As I write this article on the eve of India's golden jubilee as free and independent nation, the mood of its citizens is sombre. While the nation's foolish and discredited political class trumpets free India's allegedly glorious achievements of the past half century, the nation's intelligentsia and the educated middle class in general is painfully aware of missed development opportunities which have transformed this high-potential nation which catalysed the beginning of the end of the British empire, into one of the contemporary world' most pitied, no-hope nations.

Perhaps free India's greatest failure has been the citizenry's inability to build strong and durable institutions which could have carried the development process embodied in the nation's ambitious nine five-year plans to their logical conclusion. The consequence of the national failure is an overpopulated nation characterised by mass illiteracy, numbering poverty, chronic shortages and a crumbling infrastructure.

Fifty years after the nation began its 'tryst with destiny', honesty demands that the establishment admits that it has failed by a long way to realise Mahatma Gandhi's dream of wiping every tear from every eye.

But the electrocardiogram of the nation does not present a picture of unrelieved gloom. While the achievement of most institutions of governance is that they have survived the depredations of the new lumpen bourgeoisie class which has swamped them, two institutions have grown from strength to strength -- the judiciary and the media (press and television). This development provides a glimmer of hope that post-Independence India's democratic experiment may survive the thousand unnatural shocks that are daily visited upon it.

In particular, the nation's judiciary has emerged as a bulwark institutions which of late has been protecting and expanding the ambit of citizen's rights even as it has been plucking the mighty from their sets and subjecting them to the rule of law. While the judiciary's refusal to be overawed by the popular appeal of king-maker and Bihar's former chief minister Laloo Prasad Yadav has been grabbing the media headlines, on the eve of the nation's 50th anniversary of freedom, the judiciary has distinguished itself by passing two landmark judgments which have given pith and substance to the citizen's fundamental rights incorporated in Article 19 of the Constitution of India.

On July 28, in a long overdue ruling, a bench of the Kerala high court declared that bandhs, or general strikes, called by political parties or other organisations are 'illegal and unconstitutional.' The court ruled that organisations which call general strikes are liable to be hauled up for contempt of court and/or 'are liable to compensate the government, the public, and private citizens for the loss suffered by them.' And more recently, the Supreme Court, whose earlier judgment making it mandatory for Muslim men to pay alimony to their divorced wives was nullified by parliamentary legislation, has once again struck a blow for natural justice by ruling (July 30) that Muslims males are obliged to maintain their children after divorce.

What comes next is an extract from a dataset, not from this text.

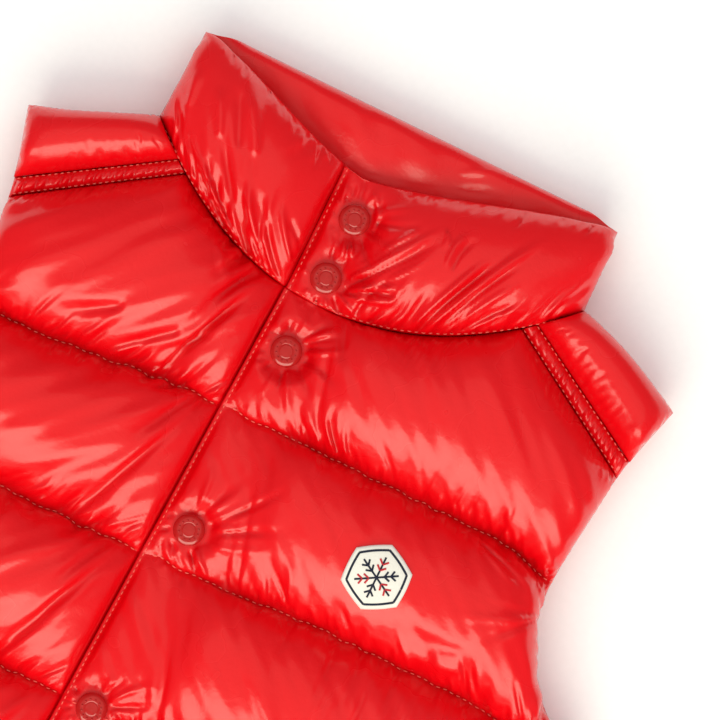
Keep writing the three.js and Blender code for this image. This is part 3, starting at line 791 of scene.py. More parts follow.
def thread(name, color):
    """Matte sewing thread with a fine twist."""
    shader = Shader(name, color, 0.5)
    twist = shader.noise(1800, 1)
    shade = tuple(c * 0.8 for c in color) + (1,)
    shader.feed(shader.surface.inputs["Base Color"], shader.mix(twist, shade, (*color, 1)))
    shader.bump(twist, 0.0001)
    return shader.material


def snap_enamel(look):
    """Glossy enamel over metal, a little uneven and worn duller in spots."""
    shader = Shader("snap_enamel", look.enamel, 0.2, coat_weight=0.8, coat_roughness=0.04)
    worn = shader.noise(420, 3, 0.6)
    darker = tuple(c * 0.75 for c in look.enamel) + (1,)
    shader.feed(shader.surface.inputs["Base Color"], shader.mix(worn, darker, (*look.enamel, 1)))
    shader.feed(shader.surface.inputs["Roughness"], worn * 0.2 + 0.1)
    shader.bump(worn, 0.00004)
    return shader.material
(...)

Predictably, both these path-breaking judgments have aroused the wrath of ideological and religious fundamentalists. Suprademocrats of the Left who tend to equate workers' rights with citizens rights and politicians who call bandhs at the slightest pretext are up in arms because this peculiar mode of expressing protest which brings business and economic activity to standstill has been outlawed. And while protest against this correction of Muslim personal law has thus far been muted because of the self-evident argument in favour of the ruling, it is only a matter of time before it snowballs.

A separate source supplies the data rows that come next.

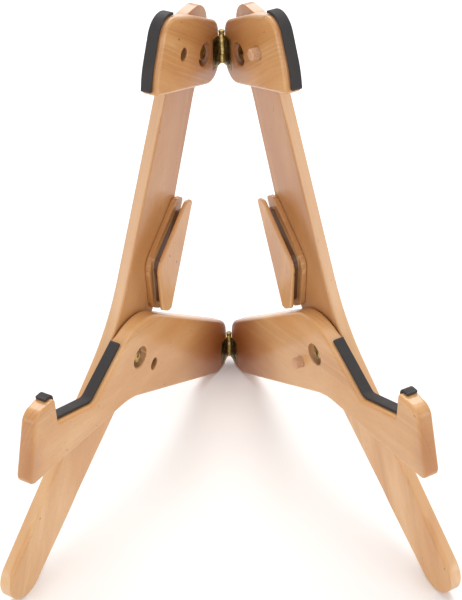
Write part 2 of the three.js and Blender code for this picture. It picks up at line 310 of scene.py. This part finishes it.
# ---- material building ----
class Shader:
    """A small helper that makes and joins shader nodes."""

    def __init__(self, name):
        self.material = bpy.data.materials.new(name)
        self.material.use_nodes = True
        self.tree = self.material.node_tree
        self.surface = self.tree.nodes["Principled BSDF"]

    def node(self, kind, settings=None, **inputs):
        made = self.tree.nodes.new(kind)
        for key, value in (settings or {}).items():
            setattr(made, key, value)
        for key, value in inputs.items():
            self.put(made.inputs[key.replace("_", " ")], value)
        return made

    def put(self, socket, value):
        if isinstance(value, bpy.types.NodeSocket):
            self.tree.links.new(value, socket)
        else:
            socket.default_value = value

    def looks(self, **inputs):
        """Sets or links the surface's own inputs."""
        for key, value in inputs.items():
            self.put(self.surface.inputs[key.replace("_", " ")], value)
        return self.material

    def math(self, operation, a, b=0.0, clamp=False):
        made = self.node("ShaderNodeMath", {"operation": operation, "use_clamp": clamp})
        for socket, value in zip(made.inputs, (a, b)):
            self.put(socket, value)
        return made.outputs[0]

    def plus(self, a, b):
        return self.math("ADD", a, b)

    def less(self, a, b):
        return self.math("SUBTRACT", a, b)

    def times(self, a, b):
        return self.math("MULTIPLY", a, b)

    def length(self, a, b):
        return self.math("SQRT", self.plus(self.math("POWER", a, 2.0), self.math("POWER", b, 2.0)))

    def vector_math(self, operation, a, b):
        made = self.node("ShaderNodeVectorMath", {"operation": operation})
        self.put(made.inputs[0], a)
        self.put(made.inputs[1], tuple(b))
        return made.outputs

    def dot(self, vector, direction):
        return self.vector_math("DOT_PRODUCT", vector, direction)["Value"]

    def away(self, vector, centre):
        return self.vector_math("DISTANCE", vector, centre)["Value"]

    def scaled(self, vector, scale):
        return self.vector_math("MULTIPLY", vector, scale)[0]

    def vector(self, x, y, z):
        return self.node("ShaderNodeCombineXYZ", X=x, Y=y, Z=z).outputs[0]

    def noise(self, vector, detail=2.0, rough=0.5):
        made = self.node("ShaderNodeTexNoise", Vector=vector, Scale=1.0, Detail=detail,
                         Roughness=rough)
        return made.outputs["Fac"]

    def step(self, value, low, high, start=0.0, end=1.0):
        """Runs smoothly from start to end as value goes from low to high."""
        made = self.node("ShaderNodeMapRange", {"interpolation_type": "SMOOTHSTEP"})
        for socket, number in zip(made.inputs, (value, low, high, start, end)):
            self.put(socket, number)
        return made.outputs[0]

    def mix(self, share, a, b):
        made = self.node("ShaderNodeMix", {"data_type": "RGBA"})
        self.put(made.inputs["Factor"], share)
        self.put(made.inputs["A"], rgba(a))
        self.put(made.inputs["B"], rgba(b))
        return made.outputs["Result"]

    def bump(self, height, strength, distance):
        return self.node("ShaderNodeBump", Height=height, Strength=strength,
                         Distance=distance * MM).outputs[0]

    def place(self):
        return self.node("ShaderNodeTexCoord").outputs["Object"]

    def facing(self):
        return self.node("ShaderNodeTexCoord").outputs["Normal"]

    def rubbed(self):
        """Above a half on outer edges, where a piece is rubbed."""
        return self.node("ShaderNodeNewGeometry").outputs["Pointiness"]


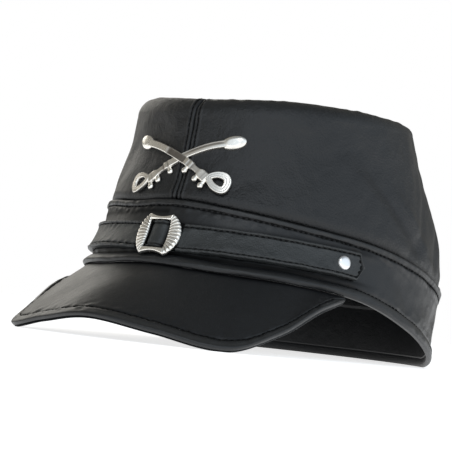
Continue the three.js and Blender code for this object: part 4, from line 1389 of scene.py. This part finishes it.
def direction(azimuth, elevation=0):
    """From the cap, in degrees: azimuth 0 is in front of it and 90 on the wearer's left."""
    turn, rise = math.radians(azimuth), math.radians(elevation)
    return Vector((math.sin(turn) * math.cos(rise), -math.cos(turn) * math.cos(rise), math.sin(rise)))


def softbox(name, azimuth, elevation, distance, wide, tall, power, colour):
    """A flat light aimed at the cap, with its place and size in degrees and metres."""
    light = bpy.data.lights.new(name, "AREA")
    light.shape = "RECTANGLE"
    light.size = wide
    light.size_y = tall
    light.energy = power
    light.color = colour
    lamp = put_in_scene(name, light)
    place = CAP_MIDDLE + direction(azimuth, elevation) * distance
    lamp.location = place
    lamp.rotation_euler = (CAP_MIDDLE - place).to_track_quat("-Z", "Y").to_euler()


def make_world():
    """A white room that the camera sees as plain white.

    Its light is cool and bright before the cap, warm on the wearer's right, and dim behind and above.
    """
    world = bpy.data.worlds.new("studio")
    bpy.context.scene.world = world
    world.use_nodes = True
    tree = world.node_tree
    tree.nodes.clear()
    shade = Shade(tree)
    way = shade.add("ShaderNodeTexCoord", output="Generated")
    height = shade.add("ShaderNodeSeparateXYZ", None, {0: way}, output=2)

    def towards(side):
        settings = {"operation": "DOT_PRODUCT"}
        return shade.add("ShaderNodeVectorMath", settings, {0: way, 1: direction(side)}, output=1)

    colour = towards(WARM_SIDE).between(-0.5, 0.6).mixed(COOL_LIGHT, WARM_LIGHT)
    walls = towards(LIT_SIDE).between(-0.45, 0.9) * (FRONT_LIGHT - BACK_LIGHT) + BACK_LIGHT
    strength = walls - (walls - CEILING_LIGHT) * height.between(0.45, 0.95)
    lit = shade.add("ShaderNodeBackground", None, {"Color": colour, "Strength": strength})
    seen = shade.add("ShaderNodeBackground", None, {"Color": (1, 1, 1, 1), "Strength": 1})
    camera_ray = shade.add("ShaderNodeLightPath", output="Is Camera Ray")
    both = shade.add("ShaderNodeMixShader", None, {0: camera_ray, 1: lit, 2: seen})
    result = tree.nodes.new("ShaderNodeOutputWorld")
    tree.links.new(both.socket, result.inputs[0])


def make_camera():
    """The photograph's view: from the wearer's left front, from just above the floor, and a little tilted."""
    azimuth, tilt = math.radians(CAMERA_AZIMUTH), math.radians(CAMERA_TILT)
    back = direction(CAMERA_AZIMUTH, CAMERA_ELEVATION)
    right = Vector((math.cos(azimuth), math.sin(azimuth), 0))
    up = back.cross(right)
    target = Vector((0, (RIM_MIDDLE_Y + 1) * MM, TARGET_HEIGHT * MM))
    place = target + back * CAMERA_DISTANCE
    middle = target + right * PICTURE_ASIDE * MM + up * PICTURE_ABOVE * MM
    sight = (place - middle).normalized()
    level = up.cross(sight).normalized()
    high = sight.cross(level)
    turned_right = level * math.cos(tilt) + high * math.sin(tilt)
    turned_up = high * math.cos(tilt) - level * math.sin(tilt)
    camera = bpy.data.cameras.new("camera")
    camera.sensor_width = 36
    camera.lens = CAMERA_LENS
    camera.clip_start = 0.01
    holder = put_in_scene("camera", camera)
    axes = Matrix((turned_right, turned_up, sight)).transposed()
    holder.matrix_world = Matrix.Translation(place) @ axes.to_4x4()
    bpy.context.scene.camera = holder


make_floor()
make_world()
for box in SOFTBOXES:
    softbox(**box)
make_camera()
bpy.context.scene.view_settings.view_transform = "Standard"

Yet, because these (and most other) rulings of the courts are so manifestly just but uncomfortable for politicians who have been exercising power irresponsibility for over your decades, the challenge to the judiciary is likely to be indirect rather than head-on. Already murmurs about an (over)activist judiciary, setting 'parameters' for admission or public interest litigation (PIL) cases and curbing the power of the Chief Justice of the Supreme Court to have the final say in judicial appointments are getting louder.

But to defend the judiciary against the executive and the political class as a whole is not to say that all is well with the legal system. There's much that is also wrong with it.

The law's delay is legendary and unpardonable. The failure to design a workable legal aid system has made access to legal forums very difficult for the vast majority. Legal procedures are archaic and time-consuming. And the bar which constituents the body of the legal profession, is impervious to the crying need for reforms of the civil and criminal procedural laws.

Yet, it is these very infirmities of the legal system which argue for public support for constructive reform to fortify one of the few institutions of governance which has made a genuine effort to protect and give substance to the civil and constitutional rights of the general population. In particular, the proposal to transfer to the executive right of the Chief Justice of India to clear all judicial appointments should be strongly resisted by all right-thinking citizens. Such a transfer of power will lead to packing of the courts with under-qualified political favourites who will surely subvert one of the few institutions of which post-Independence India can be proud of.